> **EXERCISE TASK**: Each line below should be quoted exactly, please.

·····

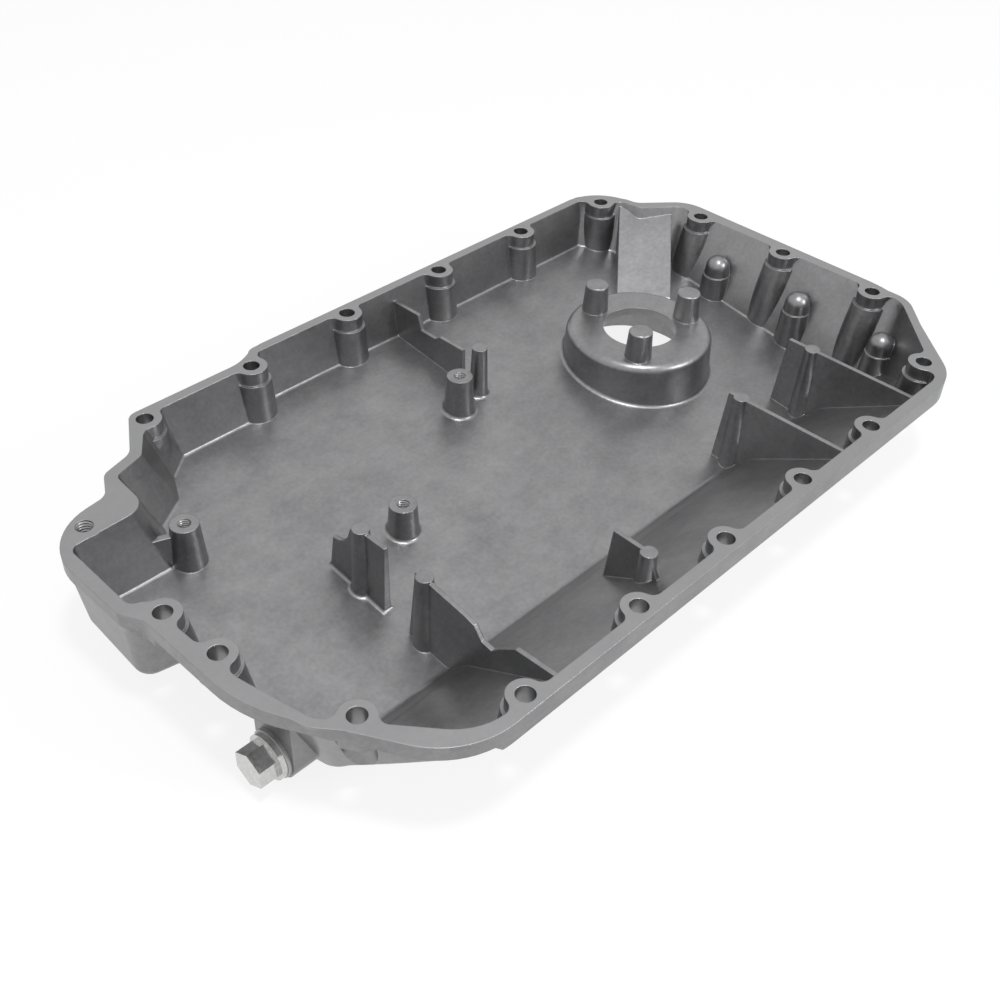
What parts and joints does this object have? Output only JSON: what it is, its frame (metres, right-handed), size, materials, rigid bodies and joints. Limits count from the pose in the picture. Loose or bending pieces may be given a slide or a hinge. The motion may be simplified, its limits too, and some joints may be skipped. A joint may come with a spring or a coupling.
{
  "type": "engine oil pan",
  "caption": "Cast aluminium oil pan with a machined bolt flange, baffle ribs, a round seat for a level sensor and a drain plug with a sealing washer.",
  "frame": {"origin": "middle of the flange face, halfway between the two opposite flange holes of the mount bolts_across", "axes": "+Z out of the flange face, away from the tub; +X along the length, from the drain plug to the level sensor seat; +Y across, toward the long side with the straight row of six bolts"},
  "size_m": [0.3892, 0.2268, 0.0469],
  "materials": {
    "casting": "as-cast aluminium with a fine milled flange face",
    "washer": "flat stamped ring",
    "plug": "zinc plated steel"
  },
  "bodies": {
    "pan": {"pan_casting": "casting"},
    "washer": {"sealing_washer": "washer"},
    "plug": {"drain_plug": "plug"}
  },
  "joints": [
    {"name": "plug_travel", "type": "slide", "parent": "pan", "child": "washer", "axis": [-1, 0, 0], "range_m": [0, 0.0135]},
    {"name": "plug_turn", "type": "hinge", "parent": "washer", "child": "plug", "pos_m": [-0.167, -0.046, -0.0345], "axis": [-1, 0, 0], "range_deg": [0, 3240]}
  ],
  "couplings": [
    {"joint": "plug_turn", "follows": "plug_travel", "rad_per_m": 4188.8}
  ]
}
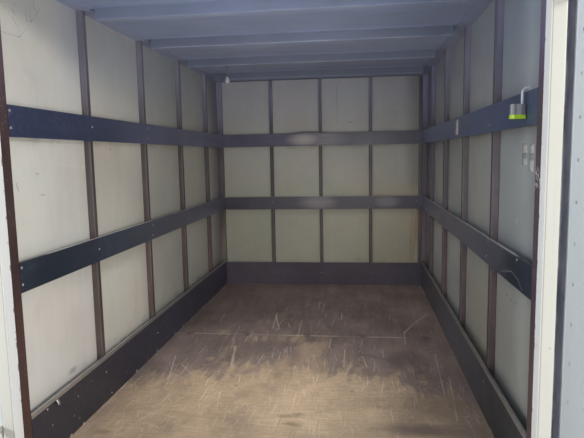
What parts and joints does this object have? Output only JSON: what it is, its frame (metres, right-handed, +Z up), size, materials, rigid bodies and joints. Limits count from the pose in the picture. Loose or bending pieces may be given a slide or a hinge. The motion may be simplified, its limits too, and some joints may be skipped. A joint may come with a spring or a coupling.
{
  "type": "cargo box body of a box truck",
  "caption": "Hollow cargo box body on its own subframe, with ribbed and boarded inner walls and a pair of hinged rear doors standing open.",
  "frame": {"origin": "centre of the bolt hole rectangle, on the underside of the subframe runners", "axes": "+X to the body's right, +Y to the front wall, +Z up; the rear doors face -Y"},
  "size_m": [1.8518, 3.934, 1.922],
  "materials": {
    "brown_primer": "flat red-brown primer, worn",
    "roof_lining": "matt dark grey",
    "board_black": "black film-faced plywood, scuffed",
    "cream_paint": "gloss cream, chipped",
    "wall_sheet": "satin pale grey, stained",
    "deck_plywood": "brown plywood, worn and scratched",
    "chassis_black": "black chassis paint",
    "bright_aluminium": "mill finish, dulled",
    "roof_paint": "gloss pale cream",
    "door_sheet": "satin pale blue-grey",
    "seal_rubber": "black, dusty",
    "zinc_steel": "zinc plated, dulled",
    "padlock_steel": "stacked steel plates on a lime green base"
  },
  "bodies": {
    "box": {"bottom_side_rails": "brown_primer", "cant_rails": "roof_lining", "cross_bearers": "chassis_black", "deck_front": "deck_plywood", "deck_rear": "deck_plywood", "edge_trims": "bright_aluminium", "frame_hinges": "cream_paint", "front_boards": "board_black", "front_bottom_rail": "brown_primer", "front_corner_posts": "brown_primer", "front_header": "roof_lining", "front_kick_board": "board_black", "front_posts": "brown_primer", "front_sheet": "wall_sheet", "kick_caps": "bright_aluminium", "lock_keepers": "cream_paint", "padlock_body": "padlock_steel", "padlock_shackle": "zinc_steel", "rear_corner_posts": "cream_paint", "rear_header": "cream_paint", "rear_inner_posts": "brown_primer", "rear_sill": "cream_paint", "roof_bows": "roof_lining", "roof_panel": "roof_lining", "roof_skin": "roof_paint", "runners": "chassis_black", "side_boards_left": "board_black", "side_boards_right": "board_black", "side_kick_boards": "board_black", "side_posts_left": "brown_primer", "side_posts_right": "brown_primer", "side_sheets_left": "wall_sheet", "side_sheets_right": "wall_sheet"},
    "door_right": {"door_right_edges": "bright_aluminium", "door_right_hinges": "cream_paint", "door_right_lock_rod": "zinc_steel", "door_right_panel": "door_sheet", "door_right_rod_guides": "zinc_steel", "door_right_seal": "seal_rubber"},
    "door_left": {"door_left_edges": "bright_aluminium", "door_left_hinges": "cream_paint", "door_left_lock_rod": "zinc_steel", "door_left_panel": "door_sheet", "door_left_rod_guides": "zinc_steel", "door_left_seal": "seal_rubber"}
  },
  "joints": [
    {"name": "door_right_hinge", "type": "hinge", "parent": "box", "child": "door_right", "pos_m": [0.893, -1.541, 0.998], "axis": [0, 0, 1], "range_deg": [-90, 175]},
    {"name": "door_left_hinge", "type": "hinge", "parent": "box", "child": "door_left", "pos_m": [-0.893, -1.541, 0.998], "axis": [0, 0, -1], "range_deg": [-90, 175]}
  ]
}
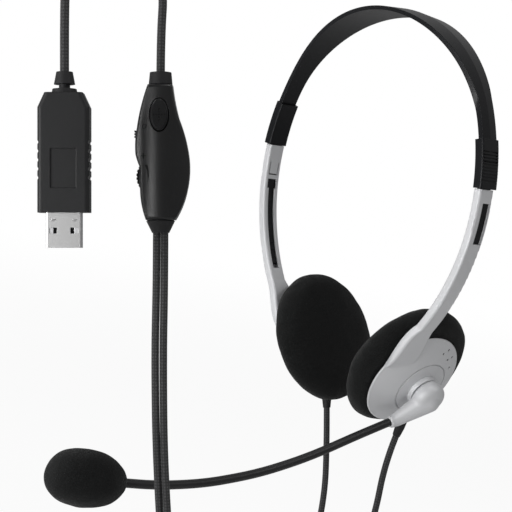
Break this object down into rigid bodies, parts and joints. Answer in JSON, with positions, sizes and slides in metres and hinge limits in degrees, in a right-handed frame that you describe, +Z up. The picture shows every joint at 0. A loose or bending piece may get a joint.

·····

> **OUTPUT**:
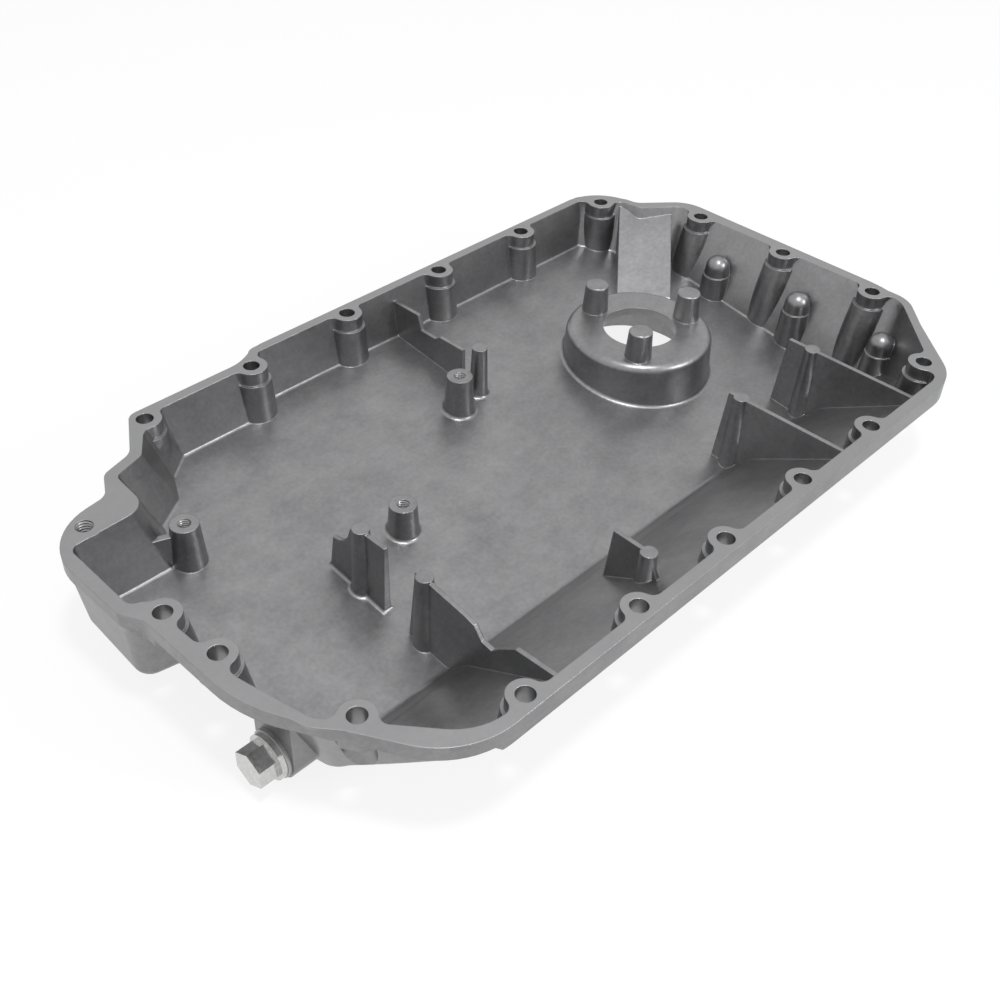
What parts and joints does this object have? Output only JSON: what it is, its frame (metres, right-handed), size, materials, rigid bodies and joints. Limits count from the pose in the picture. Loose or bending pieces may be given a slide or a hinge. The motion may be simplified, its limits too, and some joints may be skipped. A joint may come with a spring or a coupling.
{
  "type": "engine oil pan",
  "caption": "Cast aluminium oil pan with a machined bolt flange, baffle ribs, a round seat for a level sensor and a drain plug with a sealing washer.",
  "frame": {"origin": "middle of the flange face, halfway between the two opposite flange holes of the mount bolts_across", "axes": "+Z out of the flange face, away from the tub; +X along the length, from the drain plug to the level sensor seat; +Y across, toward the long side with the straight row of six bolts"},
  "size_m": [0.3892, 0.2268, 0.0469],
  "materials": {
    "casting": "as-cast aluminium with a fine milled flange face",
    "washer": "flat stamped ring",
    "plug": "zinc plated steel"
  },
  "bodies": {
    "pan": {"pan_casting": "casting"},
    "washer": {"sealing_washer": "washer"},
    "plug": {"drain_plug": "plug"}
  },
  "joints": [
    {"name": "plug_travel", "type": "slide", "parent": "pan", "child": "washer", "axis": [-1, 0, 0], "range_m": [0, 0.0135]},
    {"name": "plug_turn", "type": "hinge", "parent": "washer", "child": "plug", "pos_m": [-0.167, -0.046, -0.0345], "axis": [-1, 0, 0], "range_deg": [0, 3240]}
  ],
  "couplings": [
    {"joint": "plug_turn", "follows": "plug_travel", "rad_per_m": 4188.8}
  ]
}
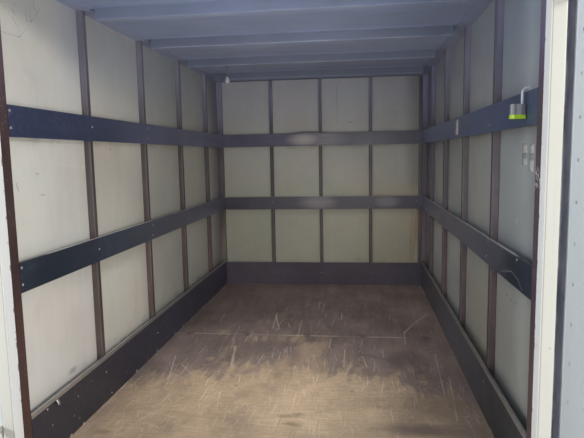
What parts and joints does this object have? Output only JSON: what it is, its frame (metres, right-handed, +Z up), size, materials, rigid bodies and joints. Limits count from the pose in the picture. Loose or bending pieces may be given a slide or a hinge. The motion may be simplified, its limits too, and some joints may be skipped. A joint may come with a spring or a coupling.
{
  "type": "cargo box body of a box truck",
  "caption": "Hollow cargo box body on its own subframe, with ribbed and boarded inner walls and a pair of hinged rear doors standing open.",
  "frame": {"origin": "centre of the bolt hole rectangle, on the underside of the subframe runners", "axes": "+X to the body's right, +Y to the front wall, +Z up; the rear doors face -Y"},
  "size_m": [1.8518, 3.934, 1.922],
  "materials": {
    "brown_primer": "flat red-brown primer, worn",
    "roof_lining": "matt dark grey",
    "board_black": "black film-faced plywood, scuffed",
    "cream_paint": "gloss cream, chipped",
    "wall_sheet": "satin pale grey, stained",
    "deck_plywood": "brown plywood, worn and scratched",
    "chassis_black": "black chassis paint",
    "bright_aluminium": "mill finish, dulled",
    "roof_paint": "gloss pale cream",
    "door_sheet": "satin pale blue-grey",
    "seal_rubber": "black, dusty",
    "zinc_steel": "zinc plated, dulled",
    "padlock_steel": "stacked steel plates on a lime green base"
  },
  "bodies": {
    "box": {"bottom_side_rails": "brown_primer", "cant_rails": "roof_lining", "cross_bearers": "chassis_black", "deck_front": "deck_plywood", "deck_rear": "deck_plywood", "edge_trims": "bright_aluminium", "frame_hinges": "cream_paint", "front_boards": "board_black", "front_bottom_rail": "brown_primer", "front_corner_posts": "brown_primer", "front_header": "roof_lining", "front_kick_board": "board_black", "front_posts": "brown_primer", "front_sheet": "wall_sheet", "kick_caps": "bright_aluminium", "lock_keepers": "cream_paint", "padlock_body": "padlock_steel", "padlock_shackle": "zinc_steel", "rear_corner_posts": "cream_paint", "rear_header": "cream_paint", "rear_inner_posts": "brown_primer", "rear_sill": "cream_paint", "roof_bows": "roof_lining", "roof_panel": "roof_lining", "roof_skin": "roof_paint", "runners": "chassis_black", "side_boards_left": "board_black", "side_boards_right": "board_black", "side_kick_boards": "board_black", "side_posts_left": "brown_primer", "side_posts_right": "brown_primer", "side_sheets_left": "wall_sheet", "side_sheets_right": "wall_sheet"},
    "door_right": {"door_right_edges": "bright_aluminium", "door_right_hinges": "cream_paint", "door_right_lock_rod": "zinc_steel", "door_right_panel": "door_sheet", "door_right_rod_guides": "zinc_steel", "door_right_seal": "seal_rubber"},
    "door_left": {"door_left_edges": "bright_aluminium", "door_left_hinges": "cream_paint", "door_left_lock_rod": "zinc_steel", "door_left_panel": "door_sheet", "door_left_rod_guides": "zinc_steel", "door_left_seal": "seal_rubber"}
  },
  "joints": [
    {"name": "door_right_hinge", "type": "hinge", "parent": "box", "child": "door_right", "pos_m": [0.893, -1.541, 0.998], "axis": [0, 0, 1], "range_deg": [-90, 175]},
    {"name": "door_left_hinge", "type": "hinge", "parent": "box", "child": "door_left", "pos_m": [-0.893, -1.541, 0.998], "axis": [0, 0, -1], "range_deg": [-90, 175]}
  ]
}
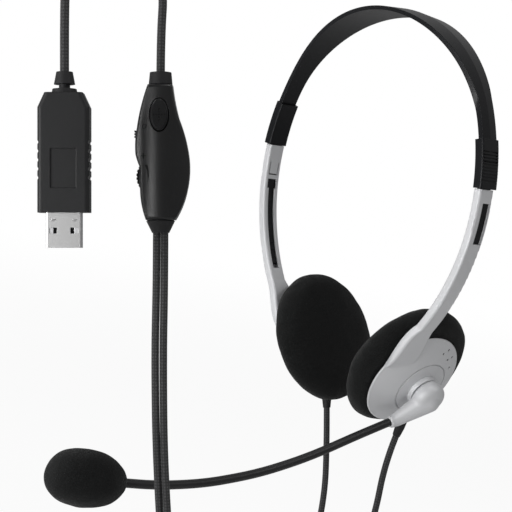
Break this object down into rigid bodies, parts and joints. Answer in JSON, with positions, sizes and slides in metres and hinge limits in degrees, in a right-handed frame that you describe, +Z up. The picture shows every joint at 0. A loose or bending piece may get a joint.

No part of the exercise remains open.